The stock isn’t cheap, with shares trading at 24 times expected earnings. However, Buffett isn’t the stickler for low valuations he was earlier in his career. He knows that sometimes, the best stocks come at a higher price. Mastercard certainly appears to be in that category. I expect Mastercard’s success in the first quarter will carry over through the rest of the year.

Berkshire Hathaway owns close to 24.7 million shares of Moody’s stock, but Buffett probably wishes he had even more. Moody’s share price rose more than 9% in the first quarter, making it Berkshire’s No. 3 best-performing holding during the period.

Like Mastercard, Moody’s posted strong fourth-quarter results. Revenue shot up 24% higher than the prior-year period to an all-time high of $1.17 billion. The company reported solid earnings after experiencing a big net loss in the fourth quarter of 2016. While Moody’s is best known for publishing credit ratings, its Moody’s Analytics (MA) segment, which offers financial analysis and risk-management services, contributed the greatest revenue growth.

Also like Mastercard, Moody’s should get a boost in 2018 from U.S. tax reform. The company’s tax rate is expected to drop from 43.6% in 2017 to between 22% and 23% this year.

Moody’s thinks 2018 should be another banner year. The company expects revenue growth in the low double-digit percentages. With the tailwind of tax reform at its back, Moody’s should be able to increase its earnings per share by more than 40%. That’s the kind of growth that should put a smile on Buffett’s face.
Best pick for the future

Buffett’s big winners of the first quarter could all continue to succeed over the long run. I think the best pick of the three, though, is Mastercard.

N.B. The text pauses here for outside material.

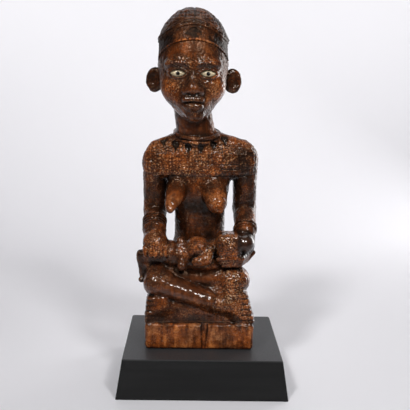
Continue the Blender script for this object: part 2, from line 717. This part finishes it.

There are a couple of major growth drivers for Mastercard. Online sales continue to increase, most of which are paid for using credit cards. Business-to-business transactions also present a massive untapped market for payment processors. I think Mastercard is the kind of stock that could prompt Buffett to strum on his ukelele in celebration of big gains — a scene that would be, of course, priceless.